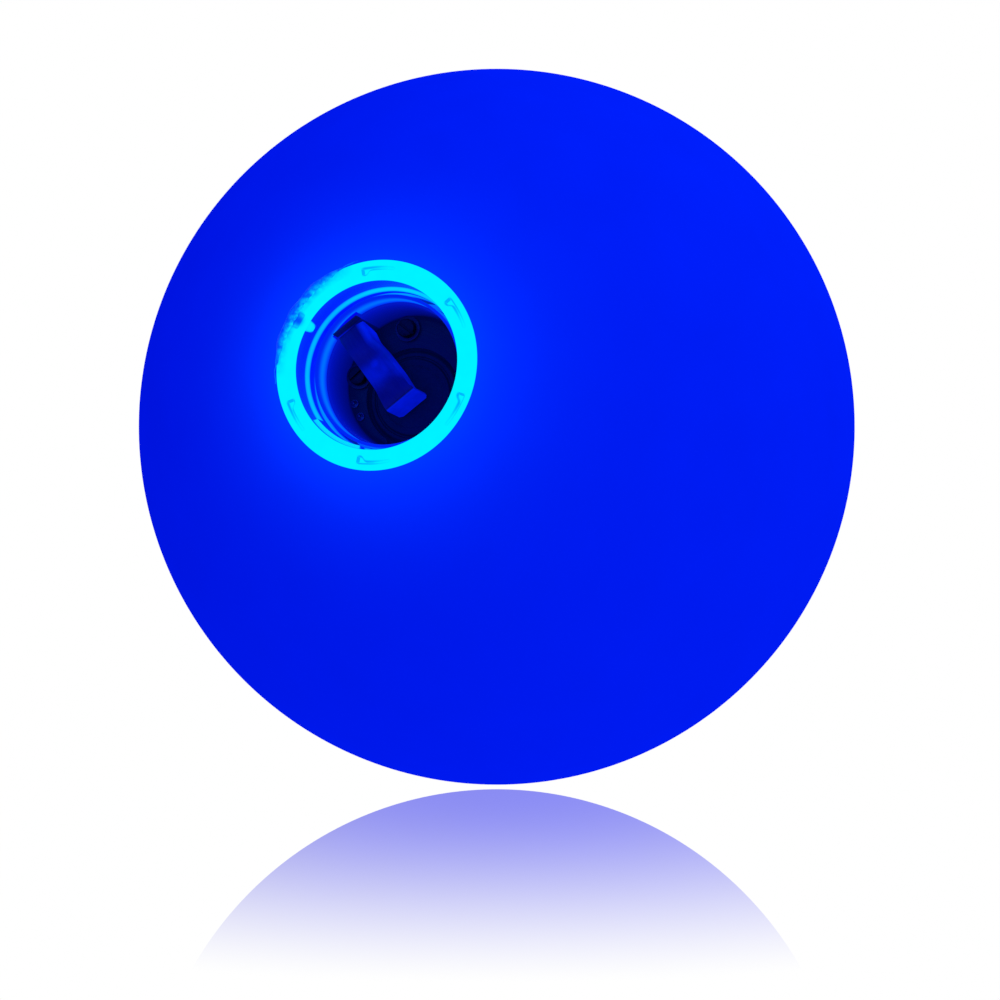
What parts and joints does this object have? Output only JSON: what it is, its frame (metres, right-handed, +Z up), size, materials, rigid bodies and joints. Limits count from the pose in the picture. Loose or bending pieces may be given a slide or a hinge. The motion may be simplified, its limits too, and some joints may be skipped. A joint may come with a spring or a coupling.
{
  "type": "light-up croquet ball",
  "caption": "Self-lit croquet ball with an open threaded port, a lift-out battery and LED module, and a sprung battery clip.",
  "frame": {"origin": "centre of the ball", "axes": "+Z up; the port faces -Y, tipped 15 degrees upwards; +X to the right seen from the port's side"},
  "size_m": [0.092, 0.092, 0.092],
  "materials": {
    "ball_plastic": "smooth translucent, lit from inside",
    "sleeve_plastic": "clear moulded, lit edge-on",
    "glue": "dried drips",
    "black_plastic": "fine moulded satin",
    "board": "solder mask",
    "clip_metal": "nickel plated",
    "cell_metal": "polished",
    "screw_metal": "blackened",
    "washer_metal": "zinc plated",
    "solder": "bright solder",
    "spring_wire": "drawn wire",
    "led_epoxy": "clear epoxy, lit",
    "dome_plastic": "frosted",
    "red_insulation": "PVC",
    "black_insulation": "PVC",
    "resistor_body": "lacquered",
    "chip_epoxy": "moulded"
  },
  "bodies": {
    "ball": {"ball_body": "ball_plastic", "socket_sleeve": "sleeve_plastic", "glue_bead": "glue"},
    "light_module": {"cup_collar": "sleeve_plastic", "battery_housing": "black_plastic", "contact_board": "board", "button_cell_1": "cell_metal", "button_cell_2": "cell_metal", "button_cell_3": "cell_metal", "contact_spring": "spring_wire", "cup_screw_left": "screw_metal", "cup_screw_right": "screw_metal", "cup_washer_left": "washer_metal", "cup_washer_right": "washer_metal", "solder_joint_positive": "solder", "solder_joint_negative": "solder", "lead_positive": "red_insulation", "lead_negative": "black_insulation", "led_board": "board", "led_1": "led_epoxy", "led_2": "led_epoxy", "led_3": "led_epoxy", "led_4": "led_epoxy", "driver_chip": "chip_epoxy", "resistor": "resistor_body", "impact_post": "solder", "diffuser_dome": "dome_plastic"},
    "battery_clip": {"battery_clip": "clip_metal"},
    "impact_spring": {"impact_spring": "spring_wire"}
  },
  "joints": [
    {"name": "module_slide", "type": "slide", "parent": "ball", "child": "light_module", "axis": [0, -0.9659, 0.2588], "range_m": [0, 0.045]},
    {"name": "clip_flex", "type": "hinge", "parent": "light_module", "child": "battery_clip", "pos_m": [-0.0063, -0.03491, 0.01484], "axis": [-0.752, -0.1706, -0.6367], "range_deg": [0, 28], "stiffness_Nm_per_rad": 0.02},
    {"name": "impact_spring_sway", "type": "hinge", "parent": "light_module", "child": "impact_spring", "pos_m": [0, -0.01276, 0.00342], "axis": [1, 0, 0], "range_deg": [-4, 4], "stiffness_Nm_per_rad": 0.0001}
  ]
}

= Written problem =
Please output the complete data exactly.

= Correct answer =
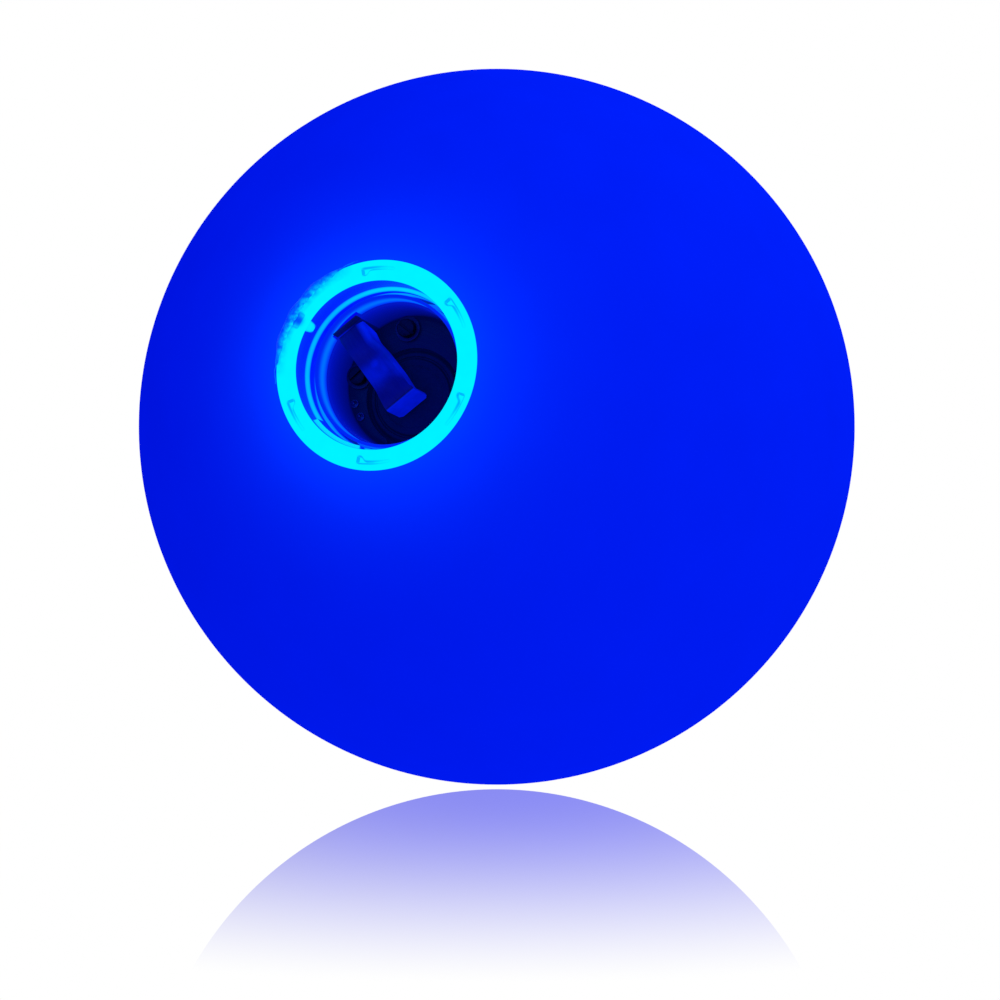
What parts and joints does this object have? Output only JSON: what it is, its frame (metres, right-handed, +Z up), size, materials, rigid bodies and joints. Limits count from the pose in the picture. Loose or bending pieces may be given a slide or a hinge. The motion may be simplified, its limits too, and some joints may be skipped. A joint may come with a spring or a coupling.
{
  "type": "light-up croquet ball",
  "caption": "Self-lit croquet ball with an open threaded port, a lift-out battery and LED module, and a sprung battery clip.",
  "frame": {"origin": "centre of the ball", "axes": "+Z up; the port faces -Y, tipped 15 degrees upwards; +X to the right seen from the port's side"},
  "size_m": [0.092, 0.092, 0.092],
  "materials": {
    "ball_plastic": "smooth translucent, lit from inside",
    "sleeve_plastic": "clear moulded, lit edge-on",
    "glue": "dried drips",
    "black_plastic": "fine moulded satin",
    "board": "solder mask",
    "clip_metal": "nickel plated",
    "cell_metal": "polished",
    "screw_metal": "blackened",
    "washer_metal": "zinc plated",
    "solder": "bright solder",
    "spring_wire": "drawn wire",
    "led_epoxy": "clear epoxy, lit",
    "dome_plastic": "frosted",
    "red_insulation": "PVC",
    "black_insulation": "PVC",
    "resistor_body": "lacquered",
    "chip_epoxy": "moulded"
  },
  "bodies": {
    "ball": {"ball_body": "ball_plastic", "socket_sleeve": "sleeve_plastic", "glue_bead": "glue"},
    "light_module": {"cup_collar": "sleeve_plastic", "battery_housing": "black_plastic", "contact_board": "board", "button_cell_1": "cell_metal", "button_cell_2": "cell_metal", "button_cell_3": "cell_metal", "contact_spring": "spring_wire", "cup_screw_left": "screw_metal", "cup_screw_right": "screw_metal", "cup_washer_left": "washer_metal", "cup_washer_right": "washer_metal", "solder_joint_positive": "solder", "solder_joint_negative": "solder", "lead_positive": "red_insulation", "lead_negative": "black_insulation", "led_board": "board", "led_1": "led_epoxy", "led_2": "led_epoxy", "led_3": "led_epoxy", "led_4": "led_epoxy", "driver_chip": "chip_epoxy", "resistor": "resistor_body", "impact_post": "solder", "diffuser_dome": "dome_plastic"},
    "battery_clip": {"battery_clip": "clip_metal"},
    "impact_spring": {"impact_spring": "spring_wire"}
  },
  "joints": [
    {"name": "module_slide", "type": "slide", "parent": "ball", "child": "light_module", "axis": [0, -0.9659, 0.2588], "range_m": [0, 0.045]},
    {"name": "clip_flex", "type": "hinge", "parent": "light_module", "child": "battery_clip", "pos_m": [-0.0063, -0.03491, 0.01484], "axis": [-0.752, -0.1706, -0.6367], "range_deg": [0, 28], "stiffness_Nm_per_rad": 0.02},
    {"name": "impact_spring_sway", "type": "hinge", "parent": "light_module", "child": "impact_spring", "pos_m": [0, -0.01276, 0.00342], "axis": [1, 0, 0], "range_deg": [-4, 4], "stiffness_Nm_per_rad": 0.0001}
  ]
}